- Born: 1 January 1922
- Died: 6 February 2013 (aged 91) Istanbul, Turkey
- Other name: "Tiyatronun Cadısı" (The Witch of the Theater)
- Education: Ankara State Conservatory Theater and Opera Departments
- Occupation: Actress
- Years active: 1943–2012
- Awards: 1991 - State Artist

= Macide Tanır =

Turkish actress

Macide Tanır (1 January 1922 – 6 February 2013) was a Turkish actress.
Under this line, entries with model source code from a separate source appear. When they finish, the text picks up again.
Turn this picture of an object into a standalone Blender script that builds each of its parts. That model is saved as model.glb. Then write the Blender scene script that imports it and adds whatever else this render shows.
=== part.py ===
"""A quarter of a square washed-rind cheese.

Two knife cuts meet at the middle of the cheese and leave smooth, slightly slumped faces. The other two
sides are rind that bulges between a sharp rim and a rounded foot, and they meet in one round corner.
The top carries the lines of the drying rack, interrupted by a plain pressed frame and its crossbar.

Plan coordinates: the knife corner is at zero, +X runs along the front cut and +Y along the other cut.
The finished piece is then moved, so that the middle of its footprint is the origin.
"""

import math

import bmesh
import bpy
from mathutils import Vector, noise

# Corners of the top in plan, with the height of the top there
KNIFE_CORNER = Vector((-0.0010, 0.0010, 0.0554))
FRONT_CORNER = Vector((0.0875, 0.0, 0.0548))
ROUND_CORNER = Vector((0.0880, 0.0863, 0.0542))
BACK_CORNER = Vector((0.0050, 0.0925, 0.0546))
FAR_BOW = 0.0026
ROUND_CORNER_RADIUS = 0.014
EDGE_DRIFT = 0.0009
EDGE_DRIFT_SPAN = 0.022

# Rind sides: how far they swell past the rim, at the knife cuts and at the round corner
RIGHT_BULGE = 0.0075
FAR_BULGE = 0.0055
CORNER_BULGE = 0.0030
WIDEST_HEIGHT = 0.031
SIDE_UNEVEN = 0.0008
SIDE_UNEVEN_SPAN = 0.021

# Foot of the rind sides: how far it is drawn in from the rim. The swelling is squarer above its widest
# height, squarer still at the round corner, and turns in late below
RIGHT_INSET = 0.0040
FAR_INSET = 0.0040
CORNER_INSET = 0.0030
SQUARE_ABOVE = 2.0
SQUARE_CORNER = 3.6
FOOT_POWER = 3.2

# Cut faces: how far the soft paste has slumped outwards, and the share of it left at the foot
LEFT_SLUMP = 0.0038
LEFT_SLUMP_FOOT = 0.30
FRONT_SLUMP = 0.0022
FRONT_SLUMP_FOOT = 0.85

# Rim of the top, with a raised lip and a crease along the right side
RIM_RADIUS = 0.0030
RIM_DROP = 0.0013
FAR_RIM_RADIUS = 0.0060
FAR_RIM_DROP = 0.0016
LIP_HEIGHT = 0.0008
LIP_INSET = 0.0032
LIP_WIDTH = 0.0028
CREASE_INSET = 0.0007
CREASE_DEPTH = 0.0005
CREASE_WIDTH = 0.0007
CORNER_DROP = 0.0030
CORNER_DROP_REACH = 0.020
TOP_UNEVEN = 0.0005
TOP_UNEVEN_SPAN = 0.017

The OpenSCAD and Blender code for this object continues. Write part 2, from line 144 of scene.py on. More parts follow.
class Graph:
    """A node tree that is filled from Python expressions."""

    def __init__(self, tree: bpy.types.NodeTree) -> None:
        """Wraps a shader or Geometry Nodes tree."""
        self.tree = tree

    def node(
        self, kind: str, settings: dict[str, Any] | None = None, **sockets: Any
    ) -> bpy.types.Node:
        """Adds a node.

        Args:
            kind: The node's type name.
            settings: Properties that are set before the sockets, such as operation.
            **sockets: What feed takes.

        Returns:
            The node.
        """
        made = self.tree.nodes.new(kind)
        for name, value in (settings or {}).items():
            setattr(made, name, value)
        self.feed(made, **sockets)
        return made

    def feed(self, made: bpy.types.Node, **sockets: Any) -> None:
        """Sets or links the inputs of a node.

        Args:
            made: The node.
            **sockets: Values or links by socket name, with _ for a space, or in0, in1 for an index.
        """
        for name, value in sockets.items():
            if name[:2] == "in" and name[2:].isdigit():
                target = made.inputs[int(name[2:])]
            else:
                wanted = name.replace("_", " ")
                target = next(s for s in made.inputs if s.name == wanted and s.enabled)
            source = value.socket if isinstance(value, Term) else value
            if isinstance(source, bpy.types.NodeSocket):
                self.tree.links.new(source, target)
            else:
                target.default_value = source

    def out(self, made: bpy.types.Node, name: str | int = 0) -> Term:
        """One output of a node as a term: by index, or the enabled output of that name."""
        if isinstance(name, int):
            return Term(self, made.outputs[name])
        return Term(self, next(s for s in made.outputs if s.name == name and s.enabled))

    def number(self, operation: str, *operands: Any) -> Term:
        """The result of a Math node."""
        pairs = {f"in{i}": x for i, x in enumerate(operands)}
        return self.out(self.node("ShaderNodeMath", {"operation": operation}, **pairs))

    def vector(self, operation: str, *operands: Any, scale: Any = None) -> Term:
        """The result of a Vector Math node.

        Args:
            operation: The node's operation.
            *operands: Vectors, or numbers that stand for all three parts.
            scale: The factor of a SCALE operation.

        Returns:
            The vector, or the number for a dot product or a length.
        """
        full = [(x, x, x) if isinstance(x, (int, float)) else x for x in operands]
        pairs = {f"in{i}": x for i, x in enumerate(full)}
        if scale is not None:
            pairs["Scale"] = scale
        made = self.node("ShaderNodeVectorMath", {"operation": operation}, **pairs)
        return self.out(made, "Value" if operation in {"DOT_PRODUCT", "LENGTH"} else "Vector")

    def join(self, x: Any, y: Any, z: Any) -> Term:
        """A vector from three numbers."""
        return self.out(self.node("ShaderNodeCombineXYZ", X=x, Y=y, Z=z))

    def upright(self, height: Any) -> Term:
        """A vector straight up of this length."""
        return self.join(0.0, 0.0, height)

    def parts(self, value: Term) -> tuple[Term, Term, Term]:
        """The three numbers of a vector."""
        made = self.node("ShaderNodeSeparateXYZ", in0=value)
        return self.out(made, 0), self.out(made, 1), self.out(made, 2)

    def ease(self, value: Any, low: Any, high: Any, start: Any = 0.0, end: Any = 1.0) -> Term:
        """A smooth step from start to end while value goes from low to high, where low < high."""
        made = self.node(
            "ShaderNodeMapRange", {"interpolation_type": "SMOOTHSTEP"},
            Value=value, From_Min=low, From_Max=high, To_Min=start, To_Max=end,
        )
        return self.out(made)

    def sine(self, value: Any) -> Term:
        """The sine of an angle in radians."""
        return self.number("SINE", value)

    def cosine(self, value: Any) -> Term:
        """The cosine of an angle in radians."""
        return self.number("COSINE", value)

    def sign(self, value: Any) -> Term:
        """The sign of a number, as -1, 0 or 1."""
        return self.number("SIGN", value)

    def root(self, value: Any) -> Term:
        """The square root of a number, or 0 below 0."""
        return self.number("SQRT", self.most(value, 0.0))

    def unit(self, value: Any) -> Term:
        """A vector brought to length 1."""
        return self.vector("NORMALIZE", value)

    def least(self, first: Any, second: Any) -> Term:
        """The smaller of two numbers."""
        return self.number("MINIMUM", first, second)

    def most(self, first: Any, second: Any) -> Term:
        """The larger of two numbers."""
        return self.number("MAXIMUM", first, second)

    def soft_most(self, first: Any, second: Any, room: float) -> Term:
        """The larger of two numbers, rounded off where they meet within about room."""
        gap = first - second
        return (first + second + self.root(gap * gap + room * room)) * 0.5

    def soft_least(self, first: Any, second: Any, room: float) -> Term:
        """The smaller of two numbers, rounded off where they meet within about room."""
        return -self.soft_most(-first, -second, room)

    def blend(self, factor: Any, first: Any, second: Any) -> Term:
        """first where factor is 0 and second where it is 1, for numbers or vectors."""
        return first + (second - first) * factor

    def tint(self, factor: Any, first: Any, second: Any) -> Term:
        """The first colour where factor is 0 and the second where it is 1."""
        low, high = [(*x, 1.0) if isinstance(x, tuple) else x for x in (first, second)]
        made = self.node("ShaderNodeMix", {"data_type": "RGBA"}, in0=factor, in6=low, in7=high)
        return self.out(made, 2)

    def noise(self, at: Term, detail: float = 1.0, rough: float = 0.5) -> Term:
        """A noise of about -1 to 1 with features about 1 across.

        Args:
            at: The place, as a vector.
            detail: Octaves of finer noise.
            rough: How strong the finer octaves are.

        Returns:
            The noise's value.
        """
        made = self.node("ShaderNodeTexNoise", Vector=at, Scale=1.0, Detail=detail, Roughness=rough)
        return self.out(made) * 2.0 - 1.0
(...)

In 1943, she joined the Turkish State Theatres and continued her career on stage until 1985. In 1991, she was named a State Artist. Aside from her career on stage and cinema, she was also known for her roles as a voice actress.

== Life and career ==
Tanır was born in 1922. Her father, İbrahim Birmeç, was a veterinary officer who migrated from Ioannina to Istanbul. She was raised in Pendik. After finishing her studies at Erenköy Girls High School she enrolled in the Ankara State Conservatory with her father's support. She started her education in the singing department. A year later, she switched to the theater department. She joined the State Theatres in 1943 after earning her master's degree. She first went on stage with a role in an adaptation of Molière's Le Bourgeois gentilhomme. She appeared on stage in more than sixty works. She left the State Theatres in 1985 and worked for Tiyatrokare for two years.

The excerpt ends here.